When Felons Rule, Ctd

A comment posted on my initial post about changing the law that allowed convicted felon Joe Ganim to run for office again pointed out that former Republican candidate for Secretary of State Peter Lumaj made a similar proposal in 2013. Responding to that proposal, CT Newsjunkie reports that Secretary of the State Denise Merrill “said she had faith in voters’ ability to choose their candidates. She said prior felons running for office was not one of the state’s pressing election issues. Merrill said Lumaj’s proposal also raised constitutional concerns. ‘It contradicts the principle that once you have served your time and paid your debt to society, you can resume as a citizen,’ Merrill said. ‘I’m not sure it would pass constitutional muster.'”

In reading articles about Ganim’s comeback victory, I’ve seen others raise the same concern about whether denying a convicted felon the right to vote and/or run for state or local office would be constitutional. As I explain below, these concerns are without any basis in law. (Laws that impose limitations on candidates seeking federal office are a different matter and are beyond the scope of this post.) It troubles me that the Secretary of the State would suggest otherwise. Her words carry great weight and authority. She is certainly entitled to express her opinion on whether she thinks such a law would be good public policy. But she should not comment negatively on proposed legislation based on groundless legal concerns.

Let’s begin with our own state constitution. Article Sixth, § 3 of the Connecticut Constitution states:

The general assembly shall by law prescribe the offenses on conviction of which the right to be an elector and the privileges of an elector shall be forfeited and the conditions on which and methods by which such rights may be restored.

Because one must be an “elector” both to vote and to run for public office in the state, our constitution unambiguously grants the General Assembly the power to make laws that preclude persons convicted of crimes from running for office. In fact, many states have similar constitutional provisions.

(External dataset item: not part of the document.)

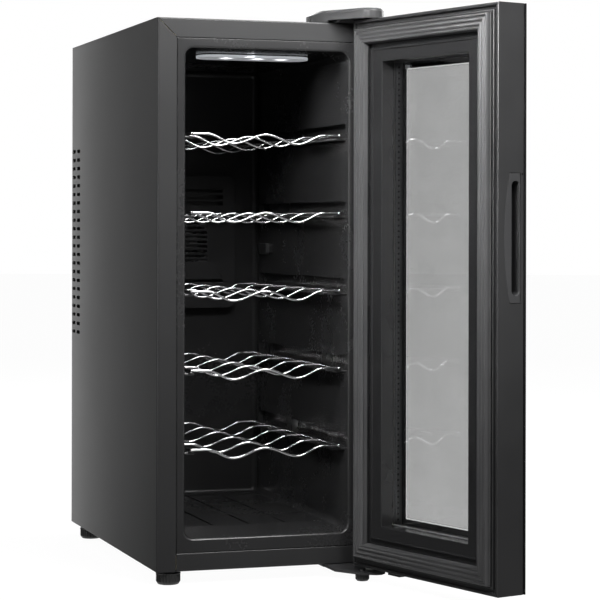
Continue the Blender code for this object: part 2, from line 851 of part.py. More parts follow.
def build_lower_hinge(parent):
    """A plate under the base that drops a step in front and carries the pin and a foot."""
    side_view = [
        (0.048, LOW - GAP),
        (0.0, LOW - GAP),
        (-0.012, LOW - 0.0042),
        (-0.055, LOW - 0.0042),
        (-0.055, LOW - 0.0070),
        (-0.012, LOW - 0.0070),
        (0.0, LOW - 0.0031),
        (0.048, LOW - 0.0031),
    ]
    made = slab([side_view], 0.060, 0.132, "X")
    plan = slab(
        [
            [
                (0.068, 0.046),
                (0.068, 0.002),
                (0.093, -0.036),
                (0.098, -0.042),
                (0.114, -0.050),
                (0.120, -0.050),
                (0.127, -0.043),
                (0.127, 0.046),
            ]
        ],
        LOW - 0.012,
        LOW + 0.004,
    )
    drills = [
        cylinder((x, y, LOW - 0.012), radius, 0.016, "Z", 12)
        for x, y, radius in [(x, y, 0.0023) for x, y in LOWER_SCREWS]
        + [(0.104, -0.030, 0.0035), (PIVOT_X, PIVOT_Y, 0.0034)]
    ]
    made = sub_part("lower_hinge_plate", made, plated_steel(), parent, cut=drills, keep=plan)
    pin = [
        (0, DOOR_LOW + 0.0120),
        (0.0022, DOOR_LOW + 0.0120),
        (0.0030, DOOR_LOW + 0.0112),
        (0.0030, LOW - 0.0070 - GAP),
        (0.0050, LOW - 0.0070 - GAP),
        (0.0050, LOW - 0.0090),
        (0, LOW - 0.0090),
    ]
    sub_part("lower_hinge_pin", turned(pin, (PIVOT_X, PIVOT_Y, 0)), plated_steel(), parent)
    washer_low, washer_high = LOW - 0.0042 + GAP, DOOR_LOW - 0.0014
    washer = slab(
        [circle(PIVOT_X, PIVOT_Y, 0.0065, 20), circle(PIVOT_X, PIVOT_Y, 0.0034, 16)],
        washer_low,
        washer_high,
    )
    sub_part("lower_hinge_washer", washer, white_ceramic(), parent)
    for number, (x, y) in enumerate(LOWER_SCREWS, 1):
        made = screw(x, y, LOW - 0.0031, False)
        sub_part("lower_hinge_screw_%d" % number, made, plated_steel(), parent)


def screw_drills():
    """Where the hinges' screws and the left foot's stud go through the shell and the foam."""
    upper = [cylinder((x, y, TOP - 0.016), 0.0023, 0.018, "Z", 12) for x, y in UPPER_SCREWS]
    lower = [cylinder((x, y, LOW - 0.001), 0.0023, 0.014, "Z", 12) for x, y in LOWER_SCREWS]
    stud = cylinder((-0.112, 0.017, LOW - 0.001), 0.0036, 0.017, "Z", 12)
    return upper, lower + [stud]


# Door

FRAME_LOW = (-SIDE, DOOR_LOW)
FRAME_HIGH = (SIDE, DOOR_HIGH)


def door_ring(profile):
    """A frame with mitred corners. Depths run from the door's inner face to its front."""
    return mitred_ring(profile, FRAME_LOW, FRAME_HIGH, DOOR_FRONT)


def bushing_drill(low):
    return cylinder((PIVOT_X, PIVOT_Y, low), 0.0048, 0.006, "Z", 20)


def handle_outline(grow):
    """The D of the hand grip in depth and height, offset outwards by grow."""
    middle = LOW + 0.3755
    half = 0.0685 + grow
    arc = []
    for step in range(11):
        share = 2 * step / 10 - 1
        depth = 0.0085 - grow + (0.0165 - 0.0085) * abs(share) ** 2.2
        arc.append((DOOR_FRONT - depth, middle + half * share))
    back = DOOR_FRONT - 0.0305 - grow
    return arc + [(back, middle + half), (back, middle - half)]


def build_door_frame(parent):
    profile = [
        (0, 0),
        (0.0095, 0),
        (0.0095, 0.0022),
        (0.0022, 0.0022),
        (0.0022, 0.0333),
        (0.0240, 0.0333),
        (0.0240, 0.0355),
        (0, 0.0355),
    ]
    grip = slab([handle_outline(GAP)], -SIDE - 0.002, -SIDE + 0.0030, "X")
    cuts = [grip, bushing_drill(DOOR_HIGH - 0.004), bushing_drill(DOOR_LOW - 0.002)]
    sub_part("door_outer_frame", door_ring(profile), matt_plastic(), parent, cut=cuts)


def build_door_inner_frame(parent):
    """The inner moulding: a flat rim with a seal groove, a sloping border and the window's wall."""
    profile = [
        (0.0098, 0),
        (0.0180, 0),
        (0.0180, 0.0040),
        (0.0215, 0.0040),
        (0.0215, 0),
        (0.0325, 0),
        (0.0527, 0.0030),
        (0.0527, 0.0187),
        (0.0507, 0.0187),
        (0.0507, 0.0048),
        (0.0325, 0.0020),
        (0.0235, 0.0020),
        (0.0235, 0.0060),
        (0.0160, 0.0060),
        (0.0160, 0.0020),
        (0.0098, 0.0020),
    ]
    sub_part("door_inner_frame", door_ring(profile), black_plastic(), parent)


def build_gasket(parent):
    profile = [
        (0.0105, -GAP),
        (0.0125, -0.0072),
        (0.0290, -0.0072),
        (0.0310, -GAP),
        (0.0210, -GAP),
        (0.0210, 0.0036),
        (0.0185, 0.0036),
        (0.0185, -GAP),
    ]
    sub_part("door_gasket", door_ring(profile), soft_rubber(), parent)


def build_door_glass(parent):
    front = DOOR_FRONT - DOOR_THICK
    outer = block(
        (-SIDE, front, DOOR_LOW), (SIDE, front + GLASS_THICK, DOOR_HIGH)
    )
    sub_part("outer_glass", outer, clear_glass(), parent)
    inset = 0.0440
    inner_y = DOOR_FRONT - 0.0190
    inner = block(
        (-SIDE + inset, inner_y - GLASS_THICK, DOOR_LOW + inset),
        (SIDE - inset, inner_y, DOOR_HIGH - inset),
    )
    sub_part("inner_glass", inner, clear_glass(), parent)
    spacer = [(0.0442, 0.0223), (0.0498, 0.0223), (0.0498, 0.0354), (0.0442, 0.0354)]
    sub_part("glass_spacer", door_ring(spacer), raw_aluminium(), parent)
    foam = [(0.0245, 0.0065), (0.0437, 0.0065), (0.0437, 0.0320), (0.0245, 0.0320)]
    sub_part("door_foam", door_ring(foam), white_foam(), parent)


def build_handle(parent):
    """The hand grip: a D-shaped face in the door's free edge around a deep finger slot."""
    middle = LOW + 0.3755
    face = slab([handle_outline(0)], -SIDE + 0.0004, -SIDE + 0.0040, "X")
    flange = slab([handle_outline(0.0015)], -SIDE + 0.0025, -SIDE + 0.0040, "X")
    outer = rectangle(
        (DOOR_FRONT - 0.0312, middle - 0.0620), (DOOR_FRONT - 0.0170, middle + 0.0620), 0.005
    )
    inner = rectangle(
        (DOOR_FRONT - 0.0293, middle - 0.0600), (DOOR_FRONT - 0.0190, middle + 0.0600), 0.0045
    )
    pocket = slab([outer], -SIDE + 0.0030, -SIDE + 0.0215, "X")
    slot = slab([inner], -SIDE - 0.001, -SIDE + 0.0198, "X")
    sub_part("hand_grip", face, matt_plastic(), parent, join=[flange, pocket], cut=[slot])


def bushing_profile(wall_top, tip):
    """A flanged tube: its flange rests on the door's edge and its tube runs to tip."""
    way = 1 if wall_top > tip else -1
    points = [
        (0.0075, wall_top + way * 0.0010),
        (0.0075, wall_top + way * 0.0002),
        (0.0044, wall_top + way * 0.0002),
        (0.0044, tip),
        (0.0034, tip),
        (0.0034, wall_top + way * 0.0010),
    ]
    return points if way > 0 else points[::-1]


def build_bushings(parent):
    for name, edge, tip in (
        ("upper_bushing", DOOR_HIGH, DOOR_HIGH - 0.0125),
        ("lower_bushing", DOOR_LOW, DOOR_LOW + 0.0125),
    ):
        made = turned(bushing_profile(edge, tip), (PIVOT_X, PIVOT_Y, 0))
        sub_part(name, made, white_ceramic(), parent)


def build_door_stop(parent):
    """The tab under the door that stops it against the lower hinge."""
    x = PIVOT_X
    made = block(
        (x - 0.066, DOOR_FRONT - 0.016, DOOR_LOW - 0.0042),
        (x - 0.044, DOOR_FRONT - 0.008, DOOR_LOW - GAP),
    )
    sub_part("door_stop", made, matt_plastic(), parent)


def build_touch_board(parent):
    """The touch controls' board, behind the dark border at the top of the front glass."""
    high = DOOR_HIGH - 0.026
    made = block(
        (-0.050, DOOR_FRONT - 0.0354, high - 0.0175), (0.050, DOOR_FRONT - 0.0338, high)
    )
    chips = blocks(
        [
            ((x - 0.005, DOOR_FRONT - 0.0345, high - 0.013), (x + 0.005, DOOR_FRONT - 0.0325, high - 0.005))
            for x in (-0.030, 0.0, 0.030)
        ]
    )
    sub_part("touch_board", made, circuit_green(), parent, join=[chips])


def smooth_round_parts():
    for made in PARTS.objects:
        if made.type == "MESH":
            made.data.shade_smooth()
            made.data.set_sharp_from_angle(angle=math.radians(30))


def build_cabinet(root):
    upper_drills, lower_drills = screw_drills()
    build_side_panel("left_side_panel", -1, root)
    build_side_panel("right_side_panel", 1, root)
    build_top_panel(root, upper_drills)
    build_base_pan(root, lower_drills)
    build_front_rail(root)
    build_rear_cover(root, inlet_hole())
    window = block(
        (-0.0425, CAVITY_DEPTH - 0.003, MODULE_Z - 0.0575),
        (0.0425, 0.3735, MODULE_Z + 0.0575),
    )
    sink_well = block(
        (-0.0430, CAVITY_DEPTH, MODULE_Z - 0.058), (0.0430, 0.3734, MODULE_Z + 0.058)
    )
    tunnel = block((-0.0203, 0.3730, MODULE_Z - 0.0203), (0.0203, 0.40, MODULE_Z + 0.0203))
    build_foam(root, upper_drills + lower_drills + [sink_well, tunnel])
    build_liner(root, window)
    build_lamp(root)
    build_sensor(root)
    build_duct_cover(root)
    build_power_board(root)
    build_power_inlet(root)
    build_upper_hinge(root)
    build_hinge_cover(root)
    build_lower_hinge(root)


def build_door(door):
    build_door_frame(door)
    build_door_inner_frame(door)
    build_gasket(door)
    build_door_glass(door)
    build_handle(door)
    build_bushings(door)
    build_door_stop(door)
    build_touch_board(door)


def build_wine_cooler():
    root = new_empty("wine_cooler", (-CENTRE_X, -CENTRE_Y, 0))
    build_cabinet(root)
    inner_axis = new_empty("inner_fan_axis", (0, 0, 0), parent=root)
    rear_axis = new_empty("rear_fan_axis", (0, 0, 0), parent=root)
    build_cooling_unit(root, inner_axis, rear_axis)
    left_foot = new_empty("left_foot_slide", (0, 0, 0), parent=root)
    right_foot = new_empty("right_foot_slide", (0, 0, 0), parent=root)
    build_feet(root, left_foot, right_foot)
    for number, level in enumerate(RACK_LEVELS, 1):
        slide = new_empty("rack_%d_slide" % number, (0, 0, 0), parent=root)
        build_rack("rack_%d" % number, level, slide)
    door = new_empty("door_axis", (PIVOT_X, PIVOT_Y, 0), OPEN_ANGLE, root)
    build_door(door)
    smooth_round_parts()


clear_scene()
PARTS = new_collection("wine_cooler")
TOOLS = new_collection("cutters")
build_wine_cooler()
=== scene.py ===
"""Looks of the wine cooler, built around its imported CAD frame.

Shapes are drawn in the cabinet's own frame, X from its centre line, Y from its front plane and
Z from the floor, and then moved to where the CAD has the cabinet. Door pieces are drawn with the
door closed, and turned open about the hinge.
"""

import math

import bmesh
import bpy
from mathutils import Matrix, Vector


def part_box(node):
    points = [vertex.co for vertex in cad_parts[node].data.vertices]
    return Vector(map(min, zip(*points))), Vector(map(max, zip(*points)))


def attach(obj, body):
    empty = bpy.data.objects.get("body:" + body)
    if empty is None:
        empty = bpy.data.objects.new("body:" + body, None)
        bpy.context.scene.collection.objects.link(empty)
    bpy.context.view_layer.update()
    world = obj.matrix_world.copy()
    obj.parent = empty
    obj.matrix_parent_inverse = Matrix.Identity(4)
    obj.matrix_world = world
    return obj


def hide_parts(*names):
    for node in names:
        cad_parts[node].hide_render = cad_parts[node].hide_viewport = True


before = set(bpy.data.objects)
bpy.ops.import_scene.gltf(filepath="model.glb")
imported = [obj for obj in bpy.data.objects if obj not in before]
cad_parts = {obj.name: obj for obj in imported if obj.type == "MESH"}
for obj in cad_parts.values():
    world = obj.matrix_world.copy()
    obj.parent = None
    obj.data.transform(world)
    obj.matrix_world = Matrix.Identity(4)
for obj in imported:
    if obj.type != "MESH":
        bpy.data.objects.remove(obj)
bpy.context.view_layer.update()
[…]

What about the federal constitution? Does it impose any barriers to state laws that bar convicted felons from voting or running for office? No, it does not. As the Seventh Circuit Court of Appeals explained last year when it rejected one Mr. Parker’s claim that a law barring him from running for office because of his felony record was unconstitutional:

The right to run for or hold public office is not a fundamental right, Brazil-Breashears v. Bilandic, 53 F.3d 789, 792-93 (7th Cir. 1995), and felons are not a suspect class, Talley v. Lane, 13 F.3d 1031, 1034 (7th Cir.1994); thus, a ban on felons running for elective office is valid if it is rationally related to a legitimate state interest. See Clements v. Fashing, 457 U.S. 957, 963, 102 S.Ct. 2836, 73 L.Ed.2d 508 (1982). Illinois’s stated interest in barring felons from elective office is to ensure “public confidence in the honesty and integrity of those serving in state and local offices.” People v. Hofer, 363 Ill. App.3d 719, 300 Ill.Dec. 202, 843 N.E.2d 460, 464 (2006). Parker does not dispute the legitimacy of this interest, nor has he argued that the statute does not rationally further it. Moreover, even if a higher level of scrutiny applied to restrictions on the right of ex-felons to hold office, the claim would fail. The Supreme Court has held that states may deprive convicted felons of the right to vote — a right that, unlike Parker’s interest in running for office, is fundamental and subject to strict scrutiny. Richardson v. Ramirez, 418 U.S. 24, 56, 94 S.Ct. 2655, 41 L.Ed.2d 551 (1974); see Crawford v. Marion Cnty. Election Bd., 553 U.S. 181, 210, 128 S.Ct. 1610, 170 L.Ed.2d 574 (2008) (voting is a fundamental right).

In sum, neither the state nor the federal constitution poses any impediment to the General Assembly passing a law that bars convicted felons from running for office.

UPDATE (1/29/16): An exceedingly thoughtful professional colleague raises a question that causes me some pause. He asks whether it is possible to be an “elector” for some purposes (such as voting) but not for other purposes (such as running for public office). In other words, can the General Assembly pass a law that allows convicted felons to have their voting privileges restored, while denying them the right to run for office? Would such a law violate the Fourteenth Amendment’s guarantee of equal protection?

I have not researched this specific question, but based on the law set forth above I think the distinction is constitutionally permissible.